→ Problem to work on: Could you extract every entry below and reproduce it exactly?

→ Given data:
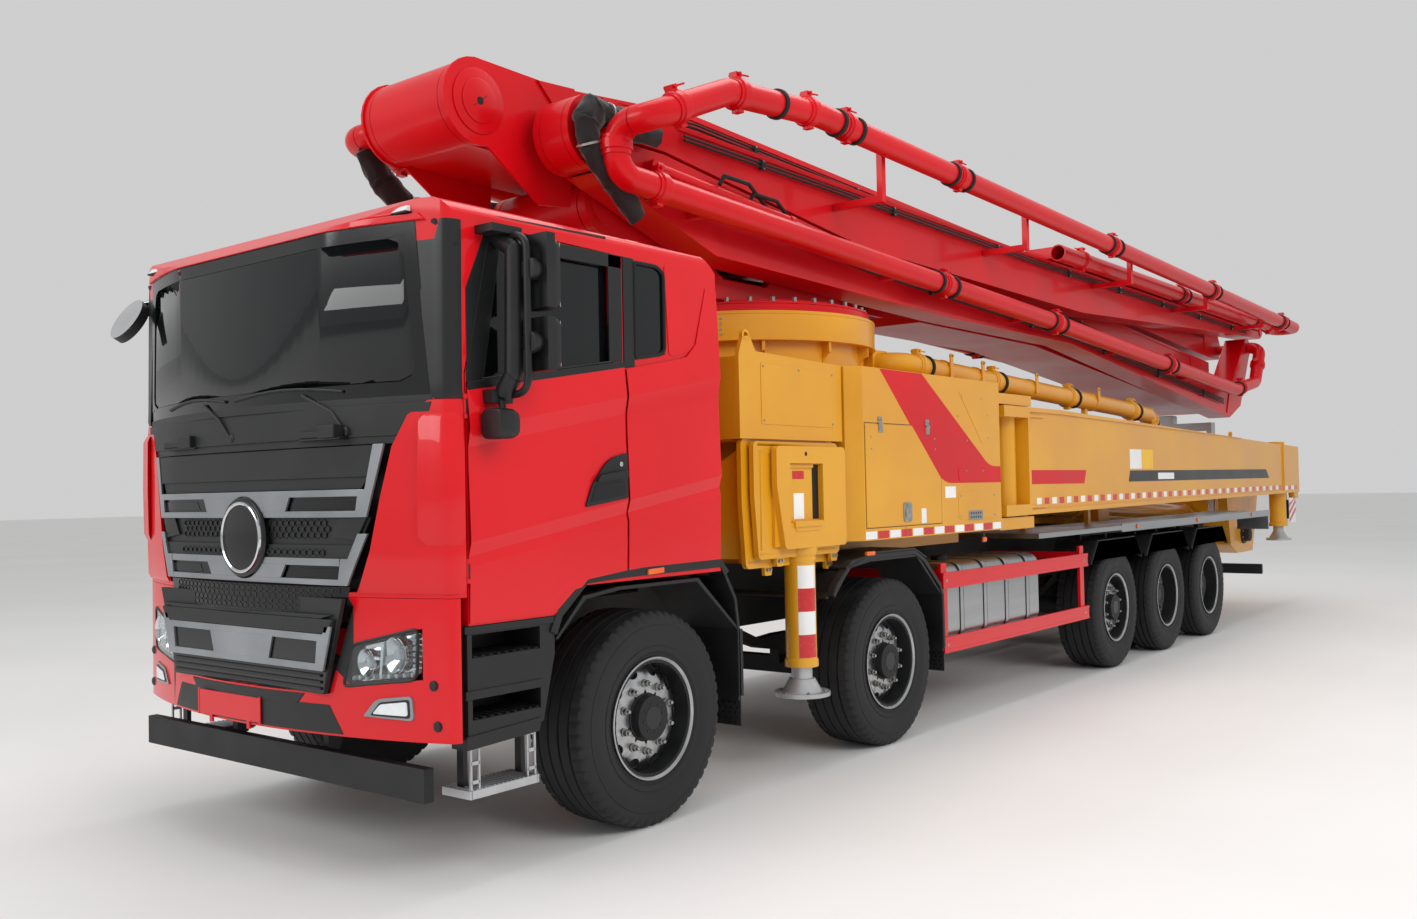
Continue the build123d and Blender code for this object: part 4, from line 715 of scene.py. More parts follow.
# %% Head lamps
def lamp_pod(side, sign):
    """Head lamp: bowl, reflectors, lamp chain and the clear lens."""
    outline = [(700, 836), (752, 1016), (1086, 1094), (1078, 880)]
    soft = rounded(outline, (30, 34, 30, 40))
    pod = Bench()
    pod.use(black_plastic)
    pod.bowed(soft, 55, 60, nose, STRIPS)
    pod.use(chrome)
    inner = rounded([(716, 850), (762, 1004), (1070, 1076), (1062, 892)], 26)
    pod.bowed(inner, 40, 56, nose, STRIPS)
    for x, z, radius in ((968, 978, 74), (822, 942, 56)):
        y = nose(x)
        bowl = [(y + 44, radius), (y + 2, radius + 4), (y + 6, radius - 6), (y + 34, radius * 0.4),
                (y + 40, 12)]
        pod.use(chrome).turned(bowl, (x, 0, z), "Y", 32)
        pod.use(lamp_white).turned(
            [(y + 40, 24), (y + 16, 23), (y + 8, 16), (y + 5, 6)], (x, 0, z), "Y", 24)
    for i in range(9):
        t = i / 8
        x, z = 738 + t * 304, 872 + t * 26
        pod.use(lamp_white).turned([(nose(x) + 34, 12), (nose(x) + 12, 11), (nose(x) + 8, 5)],
                                   (x, 0, z), "Y", 12)
    for i in range(7):
        x, z = 1056, 912 + i * 24
        pod.use(lamp_white).turned([(nose(x) + 34, 10), (nose(x) + 10, 9), (nose(x) + 6, 4)], (x, 0, z),
                                   "Y", 12)
    pod.use(chrome).bowed([(884, 880), (896, 890), (912, 1034), (896, 1030)], 8, 40, nose, STRIPS)
    pod.object(f"head_lamp_{side}", "chassis", bevel=1.5, sign=sign)
    glass = Bench()
    glass.bowed(soft, -3, 1, nose, STRIPS)
    glass.object(f"head_lamp_lens_{side}", "chassis", lens, bevel=1, sign=sign)
    rim = Bench()
    for a, b in zip(soft, soft[1:] + soft[:1]):
        rim.rod((a[0], nose(a[0]) - 1, a[1]), (b[0], nose(b[0]) - 1, b[1]), 7, sides=8)
    rim.object(f"head_lamp_rim_{side}", "chassis", black_plastic, bevel=0, sign=sign)
    fog = Bench()
    shape = rounded([(812, 716), (880, 792), (1058, 812), (1064, 708)], (12, 30, 22, 22))
    fog.use(silver_trim).bowed(shape, -8, 14, nose, STRIPS)
    shape = rounded([(850, 722), (900, 780), (1046, 798), (1050, 718)], 14)
    fog.use(black_plastic).bowed(shape, -10, 2, nose, STRIPS)
    shape = rounded([(866, 730), (906, 772), (1036, 788), (1040, 728)], 12)
    fog.use(lamp_white).bowed(shape, -14, 2, nose, STRIPS)
    fog.object(f"fog_lamp_{side}", "chassis", bevel=3, sign=sign)
    caps = Bench()
    for x, z in ((1152, 858), (1168, 690)):
        caps.turned([(nose(x) + 8, 22), (nose(x) - 5, 22), (nose(x) - 8, 16)], (x, 0, z), "Y", 24)
    caps.object(f"bumper_caps_{side}", "chassis", black_plastic, bevel=2, sign=sign)


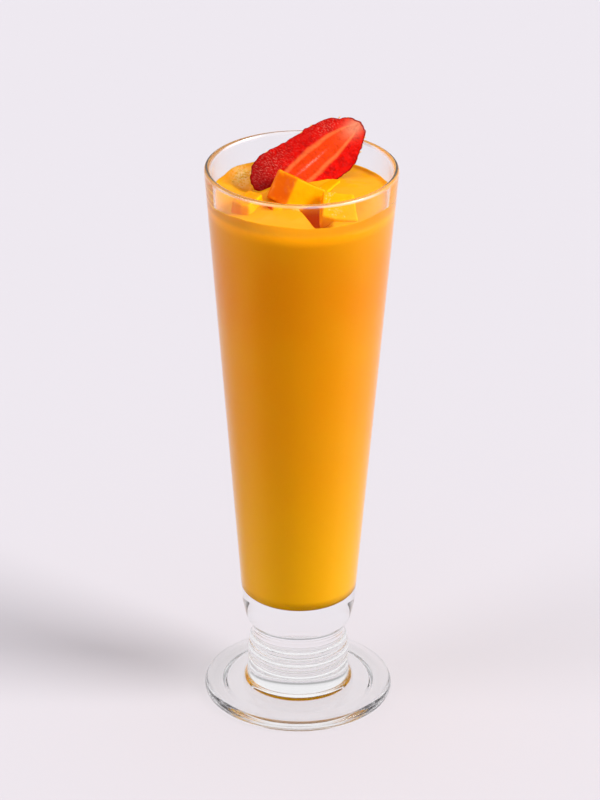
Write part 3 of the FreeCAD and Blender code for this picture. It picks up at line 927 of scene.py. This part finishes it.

→ Result:
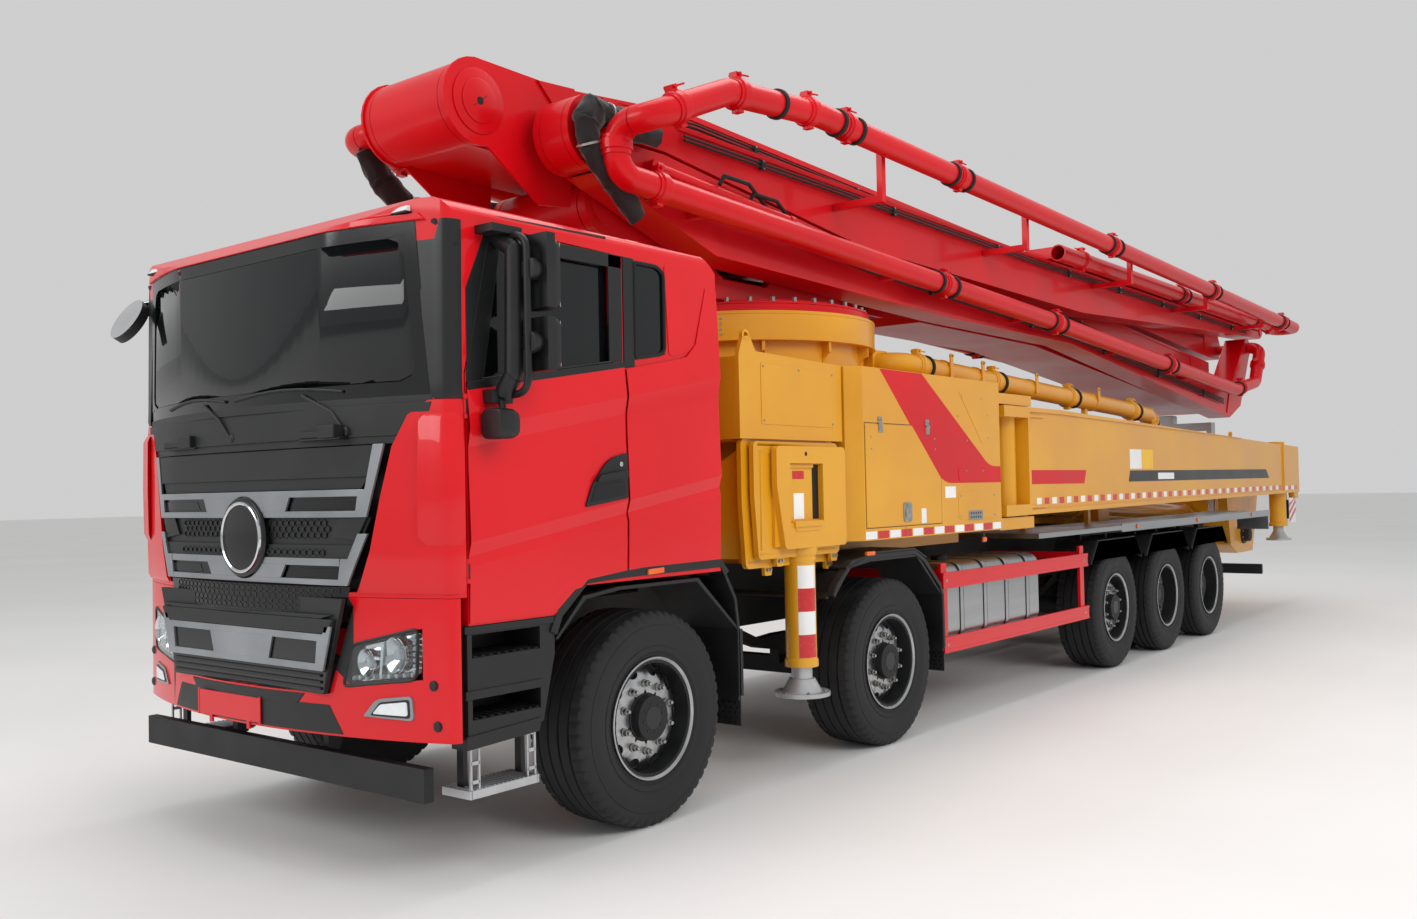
Continue the build123d and Blender code for this object: part 4, from line 715 of scene.py. More parts follow.
# %% Head lamps
def lamp_pod(side, sign):
    """Head lamp: bowl, reflectors, lamp chain and the clear lens."""
    outline = [(700, 836), (752, 1016), (1086, 1094), (1078, 880)]
    soft = rounded(outline, (30, 34, 30, 40))
    pod = Bench()
    pod.use(black_plastic)
    pod.bowed(soft, 55, 60, nose, STRIPS)
    pod.use(chrome)
    inner = rounded([(716, 850), (762, 1004), (1070, 1076), (1062, 892)], 26)
    pod.bowed(inner, 40, 56, nose, STRIPS)
    for x, z, radius in ((968, 978, 74), (822, 942, 56)):
        y = nose(x)
        bowl = [(y + 44, radius), (y + 2, radius + 4), (y + 6, radius - 6), (y + 34, radius * 0.4),
                (y + 40, 12)]
        pod.use(chrome).turned(bowl, (x, 0, z), "Y", 32)
        pod.use(lamp_white).turned(
            [(y + 40, 24), (y + 16, 23), (y + 8, 16), (y + 5, 6)], (x, 0, z), "Y", 24)
    for i in range(9):
        t = i / 8
        x, z = 738 + t * 304, 872 + t * 26
        pod.use(lamp_white).turned([(nose(x) + 34, 12), (nose(x) + 12, 11), (nose(x) + 8, 5)],
                                   (x, 0, z), "Y", 12)
    for i in range(7):
        x, z = 1056, 912 + i * 24
        pod.use(lamp_white).turned([(nose(x) + 34, 10), (nose(x) + 10, 9), (nose(x) + 6, 4)], (x, 0, z),
                                   "Y", 12)
    pod.use(chrome).bowed([(884, 880), (896, 890), (912, 1034), (896, 1030)], 8, 40, nose, STRIPS)
    pod.object(f"head_lamp_{side}", "chassis", bevel=1.5, sign=sign)
    glass = Bench()
    glass.bowed(soft, -3, 1, nose, STRIPS)
    glass.object(f"head_lamp_lens_{side}", "chassis", lens, bevel=1, sign=sign)
    rim = Bench()
    for a, b in zip(soft, soft[1:] + soft[:1]):
        rim.rod((a[0], nose(a[0]) - 1, a[1]), (b[0], nose(b[0]) - 1, b[1]), 7, sides=8)
    rim.object(f"head_lamp_rim_{side}", "chassis", black_plastic, bevel=0, sign=sign)
    fog = Bench()
    shape = rounded([(812, 716), (880, 792), (1058, 812), (1064, 708)], (12, 30, 22, 22))
    fog.use(silver_trim).bowed(shape, -8, 14, nose, STRIPS)
    shape = rounded([(850, 722), (900, 780), (1046, 798), (1050, 718)], 14)
    fog.use(black_plastic).bowed(shape, -10, 2, nose, STRIPS)
    shape = rounded([(866, 730), (906, 772), (1036, 788), (1040, 728)], 12)
    fog.use(lamp_white).bowed(shape, -14, 2, nose, STRIPS)
    fog.object(f"fog_lamp_{side}", "chassis", bevel=3, sign=sign)
    caps = Bench()
    for x, z in ((1152, 858), (1168, 690)):
        caps.turned([(nose(x) + 8, 22), (nose(x) - 5, 22), (nose(x) - 8, 16)], (x, 0, z), "Y", 24)
    caps.object(f"bumper_caps_{side}", "chassis", black_plastic, bevel=2, sign=sign)


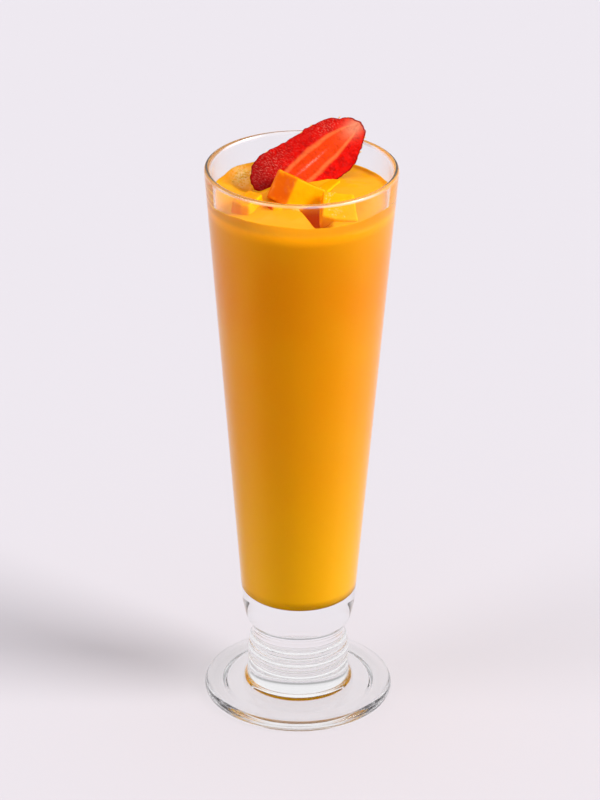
Write part 3 of the FreeCAD and Blender code for this picture. It picks up at line 927 of scene.py. This part finishes it.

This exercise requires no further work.